[begin Recorded data]

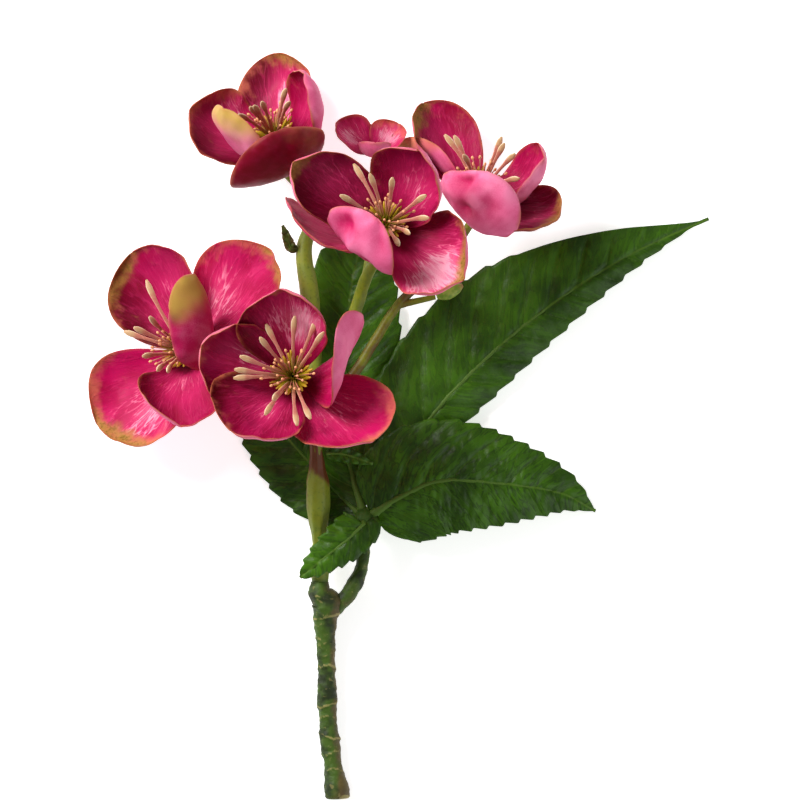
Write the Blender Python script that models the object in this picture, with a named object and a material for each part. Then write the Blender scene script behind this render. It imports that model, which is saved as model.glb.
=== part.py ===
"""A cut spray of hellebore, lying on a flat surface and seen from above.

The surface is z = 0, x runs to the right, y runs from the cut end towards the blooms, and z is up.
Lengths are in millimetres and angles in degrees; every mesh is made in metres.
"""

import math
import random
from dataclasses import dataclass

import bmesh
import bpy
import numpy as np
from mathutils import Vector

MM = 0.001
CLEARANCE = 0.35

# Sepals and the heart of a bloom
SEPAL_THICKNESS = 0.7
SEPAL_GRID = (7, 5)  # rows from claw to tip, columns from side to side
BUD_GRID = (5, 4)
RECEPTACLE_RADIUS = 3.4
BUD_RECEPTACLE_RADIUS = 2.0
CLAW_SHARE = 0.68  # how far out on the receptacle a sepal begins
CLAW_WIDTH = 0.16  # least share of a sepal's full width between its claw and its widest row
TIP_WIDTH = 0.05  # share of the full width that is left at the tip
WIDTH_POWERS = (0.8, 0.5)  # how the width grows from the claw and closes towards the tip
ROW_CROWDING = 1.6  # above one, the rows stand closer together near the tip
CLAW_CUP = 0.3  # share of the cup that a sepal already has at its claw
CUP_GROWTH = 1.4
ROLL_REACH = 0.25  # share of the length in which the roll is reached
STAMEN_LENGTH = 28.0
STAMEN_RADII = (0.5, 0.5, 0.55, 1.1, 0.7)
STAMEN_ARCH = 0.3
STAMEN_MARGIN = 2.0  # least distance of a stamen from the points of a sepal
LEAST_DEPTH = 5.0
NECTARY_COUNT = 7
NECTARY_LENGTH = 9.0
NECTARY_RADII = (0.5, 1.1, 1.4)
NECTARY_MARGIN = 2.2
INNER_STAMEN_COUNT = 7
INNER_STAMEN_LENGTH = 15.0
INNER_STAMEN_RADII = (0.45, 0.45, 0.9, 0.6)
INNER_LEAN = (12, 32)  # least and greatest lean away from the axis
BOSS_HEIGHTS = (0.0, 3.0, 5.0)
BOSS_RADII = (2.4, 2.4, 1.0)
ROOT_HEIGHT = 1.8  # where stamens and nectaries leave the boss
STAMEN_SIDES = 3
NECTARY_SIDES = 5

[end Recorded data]

> [Task instructions]: Repeat the data exactly. Leave nothing out.

> [Reply to the exercise]:
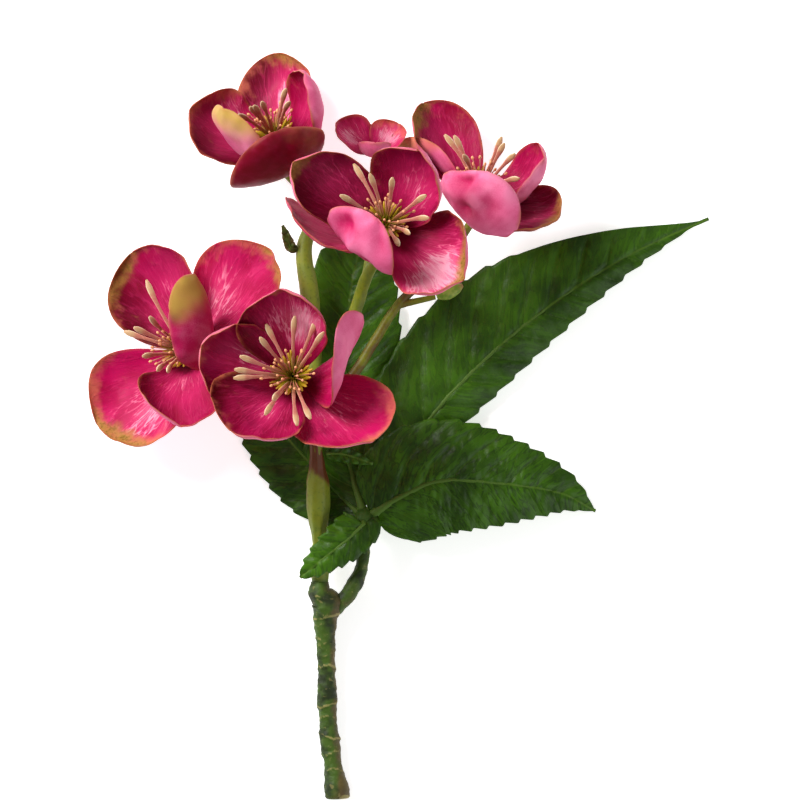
Write the Blender Python script that models the object in this picture, with a named object and a material for each part. Then write the Blender scene script behind this render. It imports that model, which is saved as model.glb.
=== part.py ===
"""A cut spray of hellebore, lying on a flat surface and seen from above.

The surface is z = 0, x runs to the right, y runs from the cut end towards the blooms, and z is up.
Lengths are in millimetres and angles in degrees; every mesh is made in metres.
"""

import math
import random
from dataclasses import dataclass

import bmesh
import bpy
import numpy as np
from mathutils import Vector

MM = 0.001
CLEARANCE = 0.35

# Sepals and the heart of a bloom
SEPAL_THICKNESS = 0.7
SEPAL_GRID = (7, 5)  # rows from claw to tip, columns from side to side
BUD_GRID = (5, 4)
RECEPTACLE_RADIUS = 3.4
BUD_RECEPTACLE_RADIUS = 2.0
CLAW_SHARE = 0.68  # how far out on the receptacle a sepal begins
CLAW_WIDTH = 0.16  # least share of a sepal's full width between its claw and its widest row
TIP_WIDTH = 0.05  # share of the full width that is left at the tip
WIDTH_POWERS = (0.8, 0.5)  # how the width grows from the claw and closes towards the tip
ROW_CROWDING = 1.6  # above one, the rows stand closer together near the tip
CLAW_CUP = 0.3  # share of the cup that a sepal already has at its claw
CUP_GROWTH = 1.4
ROLL_REACH = 0.25  # share of the length in which the roll is reached
STAMEN_LENGTH = 28.0
STAMEN_RADII = (0.5, 0.5, 0.55, 1.1, 0.7)
STAMEN_ARCH = 0.3
STAMEN_MARGIN = 2.0  # least distance of a stamen from the points of a sepal
LEAST_DEPTH = 5.0
NECTARY_COUNT = 7
NECTARY_LENGTH = 9.0
NECTARY_RADII = (0.5, 1.1, 1.4)
NECTARY_MARGIN = 2.2
INNER_STAMEN_COUNT = 7
INNER_STAMEN_LENGTH = 15.0
INNER_STAMEN_RADII = (0.45, 0.45, 0.9, 0.6)
INNER_LEAN = (12, 32)  # least and greatest lean away from the axis
BOSS_HEIGHTS = (0.0, 3.0, 5.0)
BOSS_RADII = (2.4, 2.4, 1.0)
ROOT_HEIGHT = 1.8  # where stamens and nectaries leave the boss
STAMEN_SIDES = 3
NECTARY_SIDES = 5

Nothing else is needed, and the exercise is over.